= Task statement =
Lines containing the string "caption" are to be counted; report only how many there are.

= Dataset content =
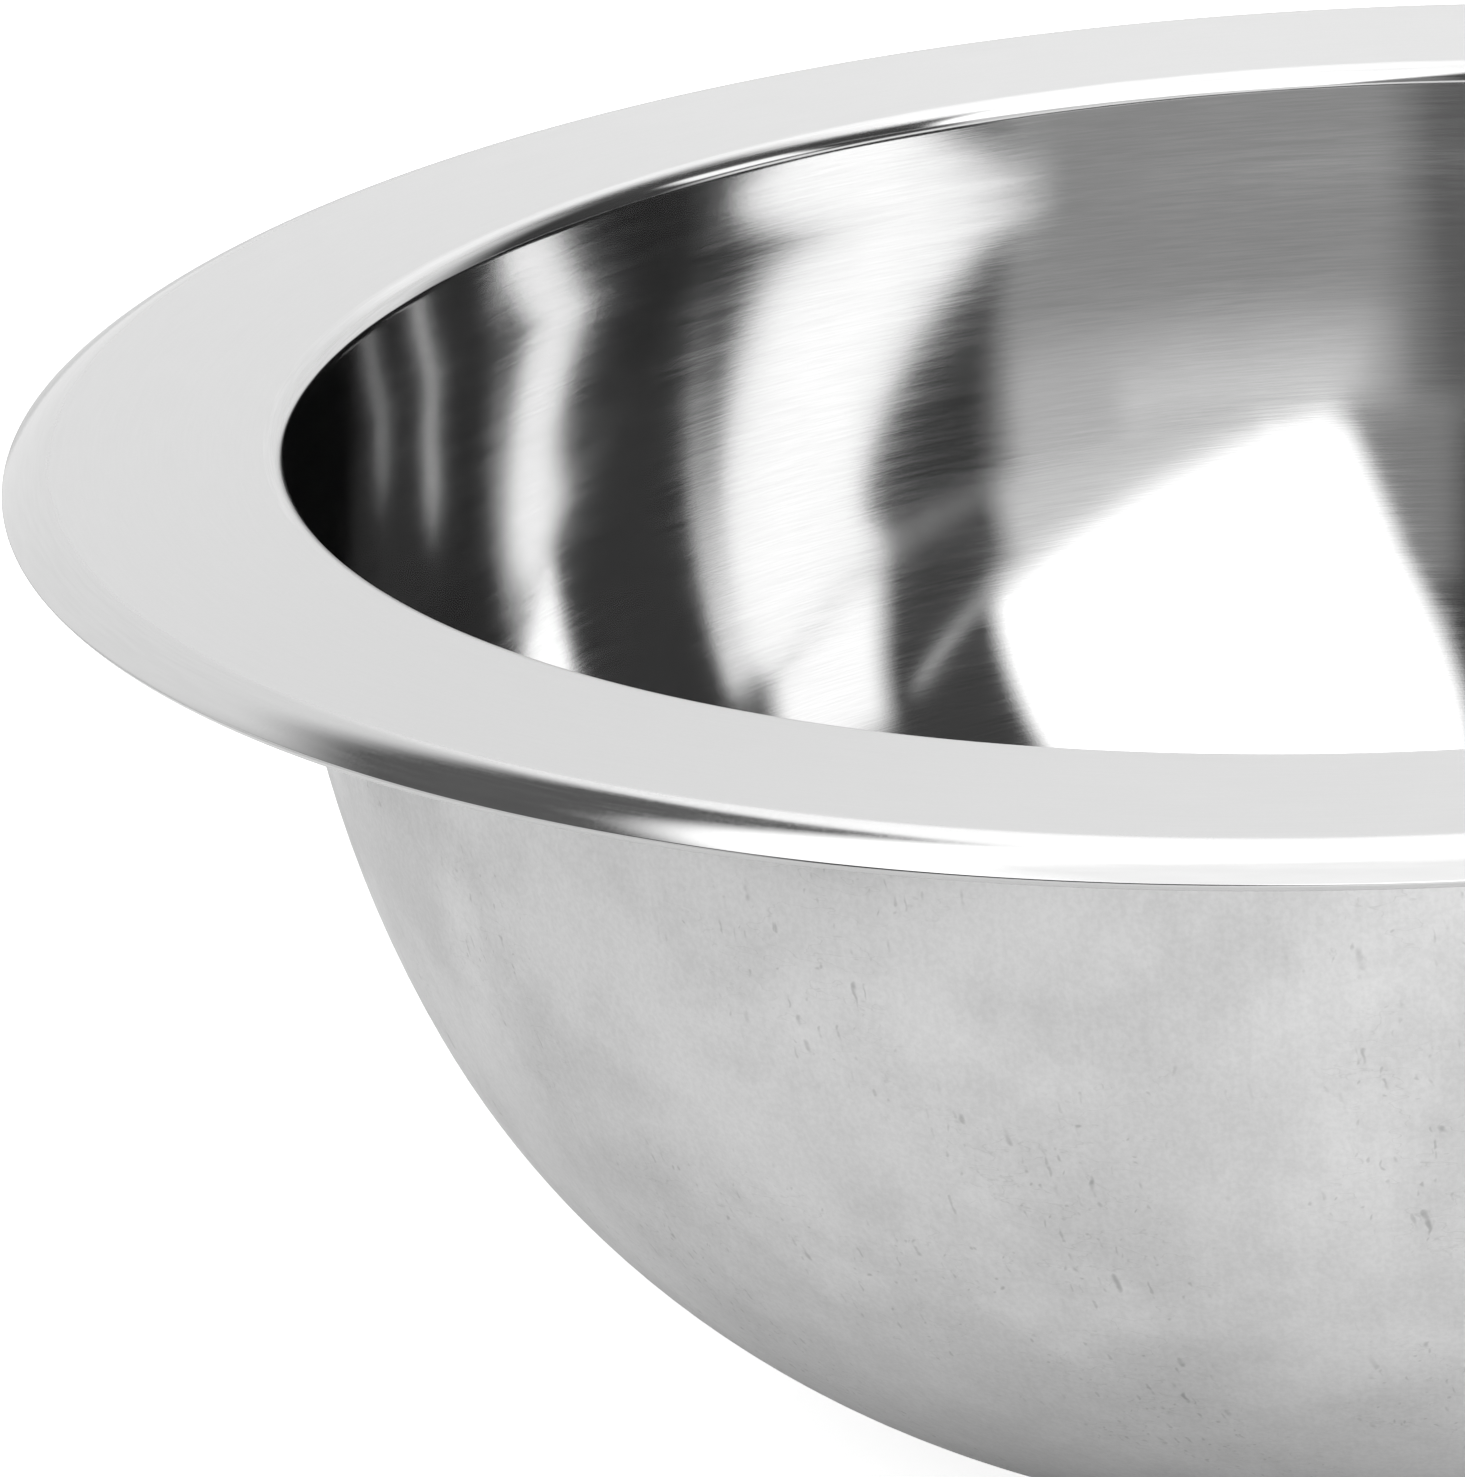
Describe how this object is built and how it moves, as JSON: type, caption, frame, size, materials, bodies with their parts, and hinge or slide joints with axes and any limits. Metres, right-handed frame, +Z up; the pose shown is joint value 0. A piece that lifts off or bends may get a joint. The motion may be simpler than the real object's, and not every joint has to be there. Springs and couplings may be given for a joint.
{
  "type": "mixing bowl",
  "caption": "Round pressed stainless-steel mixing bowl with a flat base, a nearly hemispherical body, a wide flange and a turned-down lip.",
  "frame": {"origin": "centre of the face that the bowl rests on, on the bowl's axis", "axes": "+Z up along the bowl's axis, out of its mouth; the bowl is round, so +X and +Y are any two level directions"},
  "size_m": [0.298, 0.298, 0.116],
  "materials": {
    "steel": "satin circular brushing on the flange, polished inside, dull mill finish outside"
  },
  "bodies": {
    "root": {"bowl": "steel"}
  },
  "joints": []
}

= Result below =
2